#### Stored records:
□ □ □ □ □ □ □
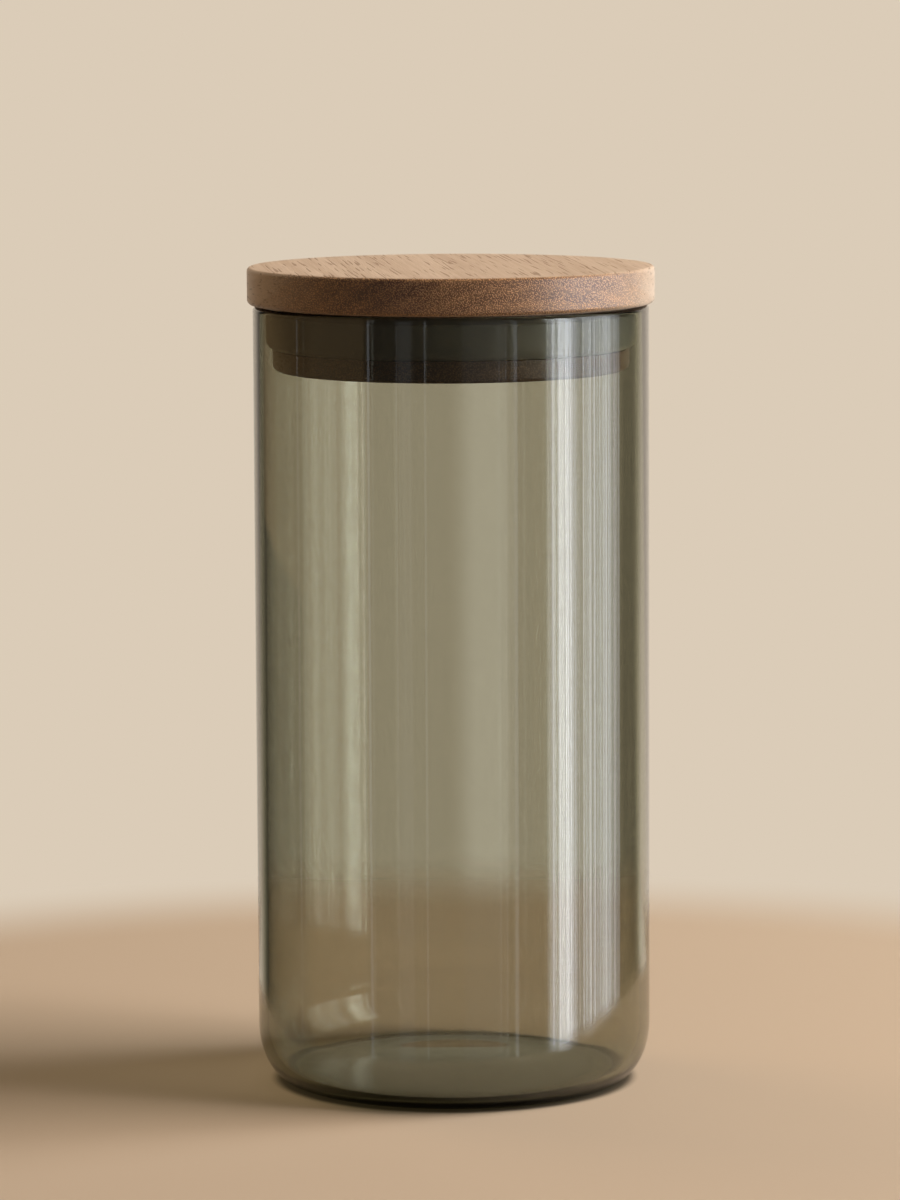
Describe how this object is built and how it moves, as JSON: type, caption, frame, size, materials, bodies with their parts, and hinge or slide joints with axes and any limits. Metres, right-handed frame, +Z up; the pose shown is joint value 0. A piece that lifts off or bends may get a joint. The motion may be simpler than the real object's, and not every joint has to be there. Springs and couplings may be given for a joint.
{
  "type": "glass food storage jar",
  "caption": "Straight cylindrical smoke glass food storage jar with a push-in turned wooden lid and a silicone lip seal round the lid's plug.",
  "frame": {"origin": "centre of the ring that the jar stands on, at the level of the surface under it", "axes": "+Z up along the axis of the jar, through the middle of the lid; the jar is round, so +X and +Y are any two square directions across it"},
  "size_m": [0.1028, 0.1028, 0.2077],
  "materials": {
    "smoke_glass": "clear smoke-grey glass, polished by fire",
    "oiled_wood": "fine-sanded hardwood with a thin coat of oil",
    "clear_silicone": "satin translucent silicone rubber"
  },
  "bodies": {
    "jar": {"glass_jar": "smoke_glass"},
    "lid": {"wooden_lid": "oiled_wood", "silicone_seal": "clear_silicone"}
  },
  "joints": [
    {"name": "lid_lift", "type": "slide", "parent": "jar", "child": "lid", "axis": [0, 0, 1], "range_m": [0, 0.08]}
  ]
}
□ □ □ □ □ □ □
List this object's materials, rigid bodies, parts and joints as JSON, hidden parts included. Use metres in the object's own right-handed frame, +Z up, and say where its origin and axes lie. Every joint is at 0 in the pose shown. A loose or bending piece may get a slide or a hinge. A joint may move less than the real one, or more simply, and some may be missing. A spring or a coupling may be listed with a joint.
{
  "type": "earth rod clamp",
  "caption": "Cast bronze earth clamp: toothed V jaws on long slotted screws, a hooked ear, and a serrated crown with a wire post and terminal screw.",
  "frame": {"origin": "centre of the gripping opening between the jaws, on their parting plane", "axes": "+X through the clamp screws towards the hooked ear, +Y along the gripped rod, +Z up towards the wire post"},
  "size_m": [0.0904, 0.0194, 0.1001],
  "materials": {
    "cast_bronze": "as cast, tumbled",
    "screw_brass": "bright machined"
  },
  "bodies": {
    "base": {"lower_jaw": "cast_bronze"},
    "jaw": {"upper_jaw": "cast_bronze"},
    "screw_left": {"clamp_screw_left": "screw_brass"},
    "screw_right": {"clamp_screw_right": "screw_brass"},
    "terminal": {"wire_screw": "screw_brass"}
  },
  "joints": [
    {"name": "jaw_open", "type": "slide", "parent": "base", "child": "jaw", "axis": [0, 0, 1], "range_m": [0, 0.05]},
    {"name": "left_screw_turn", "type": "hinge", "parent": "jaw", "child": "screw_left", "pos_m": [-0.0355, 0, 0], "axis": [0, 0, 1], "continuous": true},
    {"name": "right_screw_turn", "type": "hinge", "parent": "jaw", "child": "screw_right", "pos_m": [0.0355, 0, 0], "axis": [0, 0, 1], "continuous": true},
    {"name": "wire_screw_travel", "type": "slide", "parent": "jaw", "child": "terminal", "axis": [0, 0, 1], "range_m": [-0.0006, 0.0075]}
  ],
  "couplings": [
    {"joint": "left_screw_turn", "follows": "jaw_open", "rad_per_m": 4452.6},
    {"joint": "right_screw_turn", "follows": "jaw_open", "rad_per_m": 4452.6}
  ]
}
□ □ □ □ □ □ □
Exactly how many lines in the data above contain the word "caption"? Respond with the number and nothing more.

3